For older kids, consider reading chapter books together, and talking about them: Solidarity Sunday list section for Older Readers.

For kids of all ages, interesting dinner table conversations could revolve around what we each would do if we were President of the United States, or even a leader in our own immediate community, on the immediate scale of a kid’s preschool or K-6 classroom, or middle or high school.

Crafty folks can gather together sign-making materials and create signs you could put in the window of your apartment or house, or in a car, or to take to any of the ongoing opportunities to march with other citizens on behalf of community, diversity, and – among others – LGBTQ families.

Adults and older kids can make a difference on a regular basis contacting your elected officials and urging them to have the courage of their convictions (if your representative is clearly on record to take a stand on behalf of LGBTQ people). Officials on committees considering appointments represent the interests of the entire nation, so you have every right, even a responsibility to committee members with your concerns about a proposed cabinet member – for instance, Betsy DeVos for Education Secretary, who has no experience with public schools and long experience disparaging LGBTQ people and funding organizations which regard trans people as “broken” and unfit to teach.

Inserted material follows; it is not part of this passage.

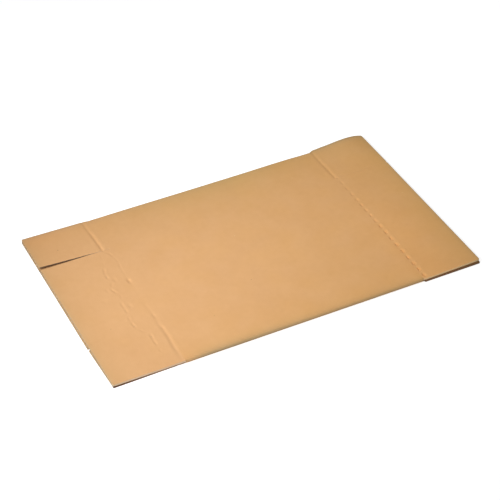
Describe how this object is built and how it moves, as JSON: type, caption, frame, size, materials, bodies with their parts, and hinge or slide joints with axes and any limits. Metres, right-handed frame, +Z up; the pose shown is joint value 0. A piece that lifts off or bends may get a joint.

Kids tween/ pre-tween-aged on up can be hugely invigorated making calls on a Sunday with other kids reading scripts alongside adults to phone message machines of national political figures.

You can learn about about how to locate and contact your elected officials here: help finding contact info for elected officials.

You can get ideas about daily actions you can take, simply via contacting your elected officials, here (their motto: “Resisting extremism in America, one phone call at a time.”: Daily Action

And if you would like to know why it’s more helpful to call than to email, check out this concise run-down in the New York Times last November: “Here’s Why You Should Call, Not Email, Your Legislators”.

Whatever you do, do it often, and do it together! One of the best things that can come of this challenging climate is a renewed passion for democracy.